Tuesday, October 26, 2010

My Newness

One thing to be said for growing up is opinions shift.  There are things I believe now that if I had a conversation with The Resa from 2002 she would be scandalized in disbelief.  I think experience has a way of altering our jaded viewpoints.  They say you should write what you know, that the best stories, however fictitious, are the ones that stem from truth.  And so, too, it seems we think what we know, rather we think according to what we allow ourselves to accept.  And all we choose to ignore makes it that much easier to not accept the things we claim to not believe.

Most people, though there are those few rare exceptions, but most people can't understand what they've never experienced.  We offer our empathetic I know how you feel when we have no idea how they feel especially if the only parallel we can draw to the hell they're going through is something as inane as having our ex best friend say something horrible about us behind our back.


We don't know anything.

And even if we have had the privilege of enduring some wretched hardship it still doesn't give us eyes to really see all the pain someone goes through.
We would do well to judge less and love more.

I kept finding my thoughts drifting to everything he must be going through. 
I'd stopped worrying long ago about what any of this was doing to me.
I am always fine, that's one of my gifts.
One tough cookie, that's me, albeit a delicious chocolate chip cookie, but still tough.

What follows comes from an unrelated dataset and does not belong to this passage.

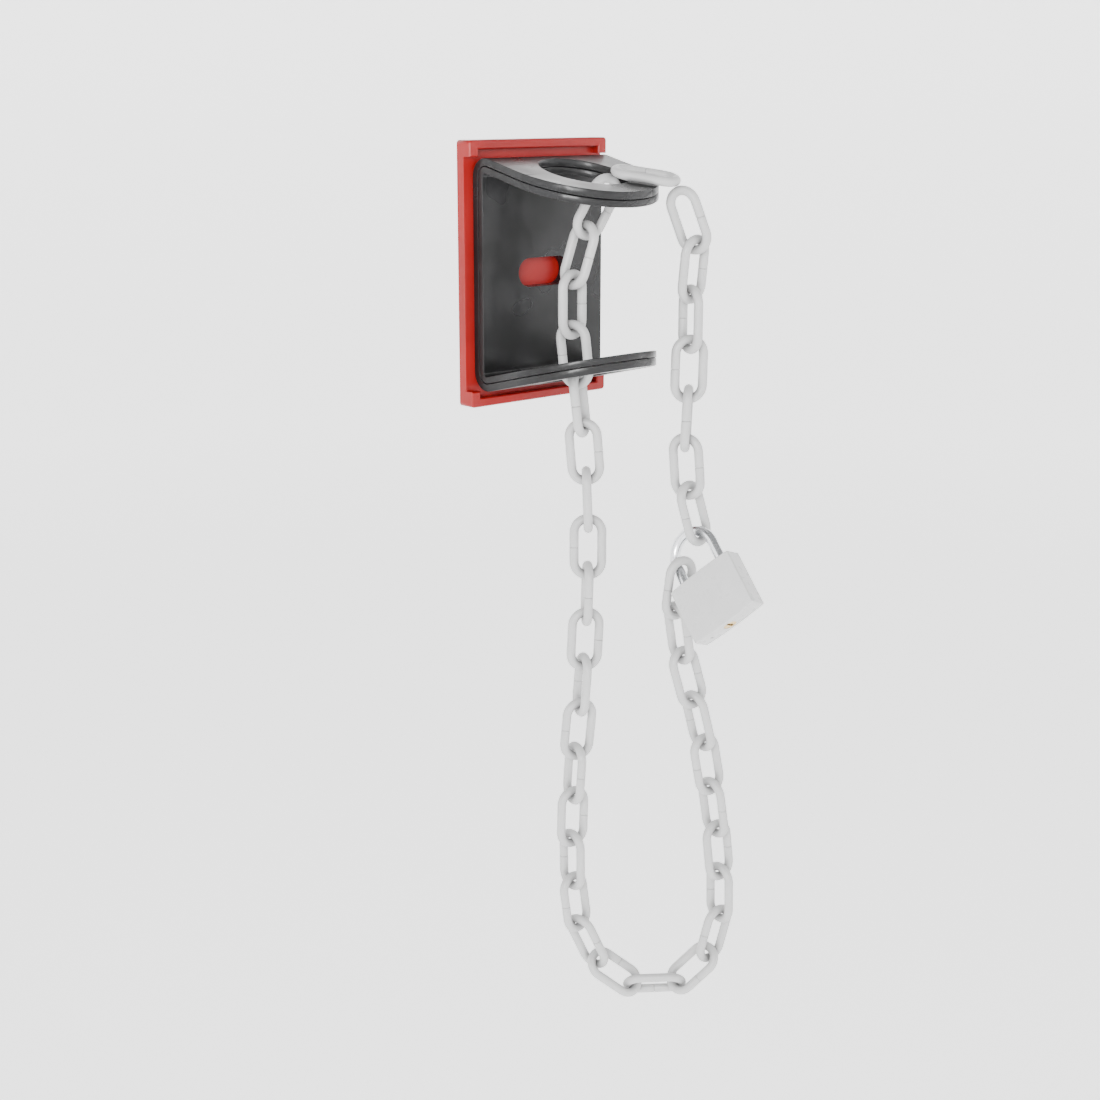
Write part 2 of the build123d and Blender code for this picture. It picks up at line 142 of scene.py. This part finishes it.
class Shader:
    """A node material that is built up step by step."""

    def __init__(self, name):
        self.material = bpy.data.materials.new(name)
        self.material.use_nodes = True
        self.tree = self.material.node_tree
        self.tree.nodes.clear()
        self.surface = self.node("ShaderNodeBsdfPrincipled")
        output = self.node("ShaderNodeOutputMaterial")
        self.link(self.surface.outputs["BSDF"], output.inputs["Surface"])
        self.place = self.node("ShaderNodeTexCoord").outputs["Object"]

    def node(self, kind, **values):
        made = self.tree.nodes.new(kind)
        for key, value in values.items():
            if hasattr(made, key):
                setattr(made, key, value)
            else:
                made.inputs[key.replace("_", " ")].default_value = value
        return made

    def link(self, source, target):
        self.tree.links.new(source, target)

    def set(self, **values):
        for key, value in values.items():
            self.surface.inputs[key.replace("_", " ")].default_value = value

    def noise(self, scale, detail=3.0, rough=0.5, stretch=None):
        """Noise in the piece's own metres; scale is in repeats per metre."""
        made = self.node("ShaderNodeTexNoise", Scale=scale, Detail=detail, Roughness=rough)
        source = self.place
        if stretch:
            mapping = self.node("ShaderNodeMapping")
            mapping.inputs["Scale"].default_value = stretch
            self.link(self.place, mapping.inputs["Vector"])
            source = mapping.outputs["Vector"]
        self.link(source, made.inputs["Vector"])
        return made.outputs["Fac"]

    def ramp(self, source, stops):
        """Maps a value through coloured stops: (place, (r, g, b))."""
        made = self.node("ShaderNodeValToRGB")
        elements = made.color_ramp.elements
        while len(elements) < len(stops):
            elements.new(0.5)
        for element, (place, colour) in zip(elements, stops):
            element.position = place
            element.color = (*colour, 1)
        self.link(source, made.inputs["Fac"])
        return made.outputs["Color"]

    def cloud(self, colour, scale, detail, dark, light):
        """A colour that drifts between a darker and a lighter shade of itself."""
        shades = [shade(colour, dark), shade(colour, light)]
        return self.ramp(self.noise(scale, detail), list(zip(CLOUD_STOPS, shades)))

    def span(self, source, low, high, from_low=CLOUD_STOPS[0], from_high=CLOUD_STOPS[1]):
        """Maps a value onto the range low to high."""
        made = self.node("ShaderNodeMapRange")
        made.inputs["From Min"].default_value = from_low
        made.inputs["From Max"].default_value = from_high
        made.inputs["To Min"].default_value = low
        made.inputs["To Max"].default_value = high
        self.link(source, made.inputs["Value"])
        return made.outputs["Result"]

    def blend(self, share, first, second):
        """Mixes two colours by a share."""
        made = self.node("ShaderNodeMix", data_type="RGBA", blend_type="MIX")
        for socket, value in ((made.inputs[0], share), (made.inputs[6], first),
                              (made.inputs[7], second)):
            if isinstance(value, bpy.types.NodeSocket):
                self.link(value, socket)
            elif isinstance(value, (int, float)):
                socket.default_value = value
            else:
                socket.default_value = (*value, 1)
        return made.outputs[2]

    def bump(self, height, distance, strength=1.0, below=None):
        """Adds a bump of a real height in metres, on top of an earlier one."""
        made = self.node("ShaderNodeBump", Strength=strength, Distance=distance)
        self.link(height, made.inputs["Height"])
        if below is not None:
            self.link(below, made.inputs["Normal"])
        return made.outputs["Normal"]

    def edges(self, radius):
        """Share that is high along convex edges, for wear."""
        made = self.node("ShaderNodeBevel", samples=EDGE_SAMPLES)
        made.inputs["Radius"].default_value = radius
        geometry = self.node("ShaderNodeNewGeometry")
        dot = self.node("ShaderNodeVectorMath", operation="DOT_PRODUCT")
        self.link(made.outputs["Normal"], dot.inputs[0])
        self.link(geometry.outputs["Normal"], dot.inputs[1])
        return self.span(dot.outputs["Value"], 1, 0, *EDGE_TURN)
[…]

I realized today with all I have to communicate I talk too much.  Seriously.  Or I at least talk too much to the wrong people.  I communicate all of my heart and then wonder why others seem to use that truth against me. For being a woman whose lived on at least several corners of this long block of life I certainly am still very naïve.
I guess believing the best of people does that to you.
Sometimes they surprise you by walking through the doors and sometimes they sock you in the gut right when you least expect it.
 I always did say I like surprises.
 I guess the unexpected betrayals are in themselves surprises.

So there's that.

One thing The new Resa can't reason to the old Resa is that marriage is frightening.  It's supposed to be what I want most, it's supposed to be what I'll look forward to in my old age.  That's what I always thought I wanted.  I love love!  I'm like a female Romeo or Joel from Eternal Sunshine falling in love with everyone who pays me the slightest bit of attention.  You would think if I was as smart as I delude myself into believing I would learn from the repetition and repetition and get sick of men.


But I love men.

I love falling in love.  I love being in love.  I love making someone feel loved.  Holding responsibility for putting that smile on their handsome face?  Simply divine.  It's like playing those pieces by Yann Tiersen that I love to play.  It just makes me happy.  It makes me feel joyously overwhelmed.
Yet love also houses the greatest risk, the most inconsistent odds, the ability to instill more tears than I knew I housed.
So why the draw?  Was I secretly a masochist too?  Were we all?
Some joke, eh.

It was simple enough.
And as different as I knew I was, some things would always remain, in their simplicity.